Dogs struggle to keep themselves cool in summer heat
COLUMBIA - Summer months are usually a chance for people to get outside and enjoy the warm weather. The warmer temperatures also bring some dangers with them, though, especially for dogs.
Humans have plenty of chances to keep themselves cool in the hot weather, but dogs aren't able to protect themselves as well as humans. Dr. Marie Kerl of the University of Missouri's College of Veterinary Medicine said heat stroke is a cause for concern for dogs during the summer months.
"It certainly is a common occurrence through warmer months," Kerl said.
She also said it is an issue when the temperatures start to get warmer in the spring, but it is more common in the hot summer months. Most heat-related illnesses come from leaving dogs in cars, but just being outside in the heat can be dangerous. Dogs lack one effective cooling mechanism that humans have.
"The only way a dog has to cool themselves is through panting," Kerl said. "They don't sweat the way that people do."
Dogs only have sweat glands on their feet, so they can't cool off as effectively as humans.
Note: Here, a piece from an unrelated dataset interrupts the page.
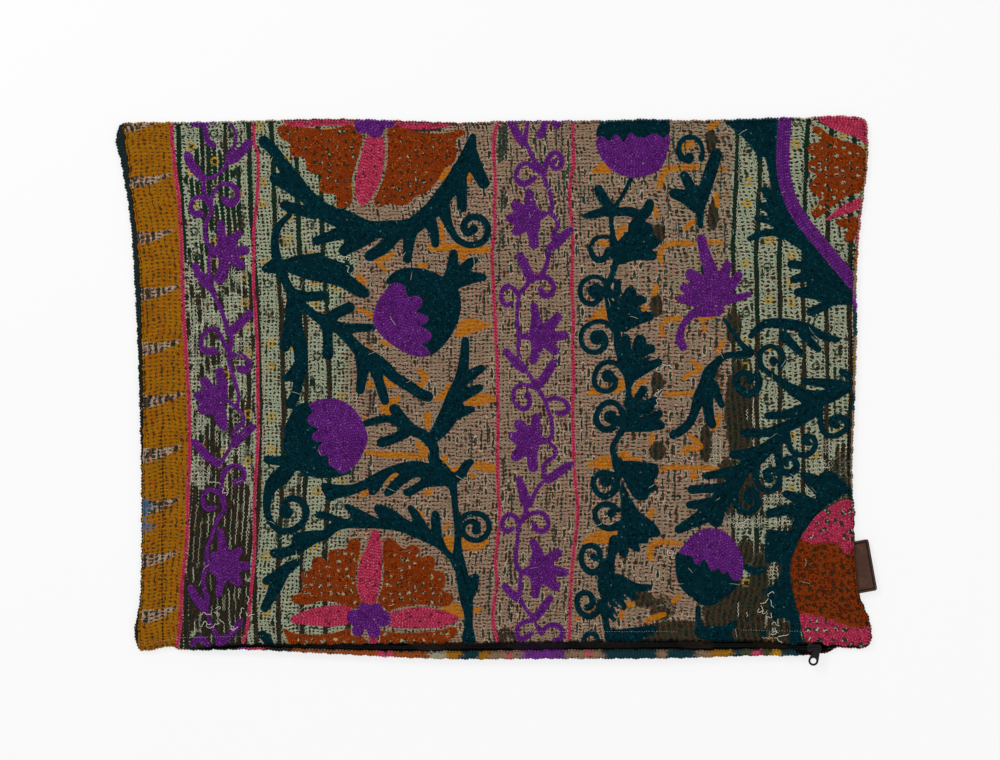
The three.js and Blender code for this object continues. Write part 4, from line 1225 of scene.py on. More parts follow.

According to Kerl, this is especially dangerous in a car with its windows rolled up. She said dogs can't get rid of heat if there is no cool air coming into the car for them to circulate through their respiratory tracts.
If you do notice a dog locked in a car, Central Missouri Humane Society Assistant Director Michelle Casey said there are a few options to help solve the problem.
"You can always call the non-emergency line of the police department or animal control," Casey said.
Locked cars are especially dangerous for dogs because the temperature can rise so rapidly and even get up to 120 degrees, according to Kerl. She also said it is a misconception to think cracking a window will help cool the dog off because it doesn't allow enough air flow into the car to make a difference.
If a dog does start to suffer from a heat illness, Kerl said to rub cool water on its paws and belly and put a fan in front of the dog. Owners should still bring the dog in for medical attention.